All through summer, like Chinese water torturers, government agencies had been drip-feeding facts and figures and projections about the year’s prospects (including news that the Chinese put Greece No.1 on their list of favourite destinations). Often the guesstimates were contradictory. At the beginning of August the Association of Greek Tourism admitted all visitors were down “slightly” by 1% — with Athens suffering a bigger slump of 5% — and the government predicted the summer would see a “seven-year low” fall of 7%-10% in tourism revenues. That 7% being roughly the amount Turkey’s revenue from tourism had already grown.
The Minister for Tourism, Giorgis Nikitiadis, said in July that there would be a “late surge” in arrivals to make up for the slump. Late that month, his ministry predicted a million visitors coming from Russia (but not this year), and sure enough I did see a couple of Russians on one beach. Perceptions are everything: a survey in Kathimerini claims the Brits think Greece is more expensive than it is, and that Turkey is cheaper that it is.
Greek papers reported that of all people Turks were also coming in good numbers — supposedly 200,000 but that was last year and cynical and/or fearful Greeks might interpret this trend as a move to repossess the islands off their west coast — i.e. Lesbos, Chios, Samos — where the Turks’ great grandparents used to live.
Some hotels offered discounts up to 30% but to individuals or families, not package tours. Despite ferry fares being frozen at last year’s level and some generous discounts of 50%, it as feared on the islands that mainland Greeks might stay at home for August (and those who came would spend 10% less). Athenians expect the islands to be cooler than the capital, but alas, a humid heat wave and a hot, dry wind from the north kept temperatures in the high 30s and over for days on Lesbos, but the Athenians did arrive, sweated it out but yes, the anecdotal evidence from shopkeepers and restaurateurs supports the doomsayers — they didn’t spend as much as usual.

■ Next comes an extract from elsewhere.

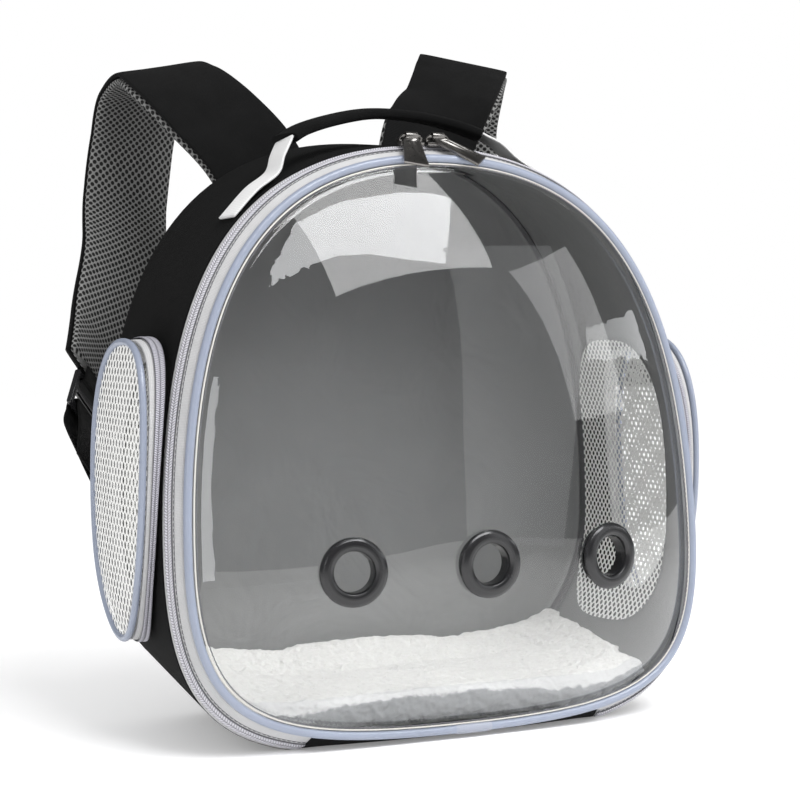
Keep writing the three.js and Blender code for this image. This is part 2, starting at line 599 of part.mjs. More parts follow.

The people nobody wants also seem to have cancelled their travel plans — refugees from Iraq, Afghanistan and east Africa, are making fewer dangerous crossings by rubber dinghy from Turkey. Even last year, the figure was down 33% on 2008 (still more than 100,000, which gives our panic over a dozen or so “boats” a bit of perspective) although people have still been taking the more hazardous northern land route where dozens have died walking through fields of land mines and swimming the fast-flowing Evros river. Those who make it to Lesbos are no longer incarcerated in the vile Pagani prison but moved to the neighbouring island of Chios to be “processed” and to oversee procedures the EU’s Frontex anti-migrant patrol boat force has been is now parked outside the Blue Seas Hotel on the wharf at Mytilene and occasionally tours the island (although its visit to Molivos harbour in May was for a day of jolly R&R).
Surviving winter is now becoming a critical time for families who don’t have olive trees, a flock of sheep or know a fisherman.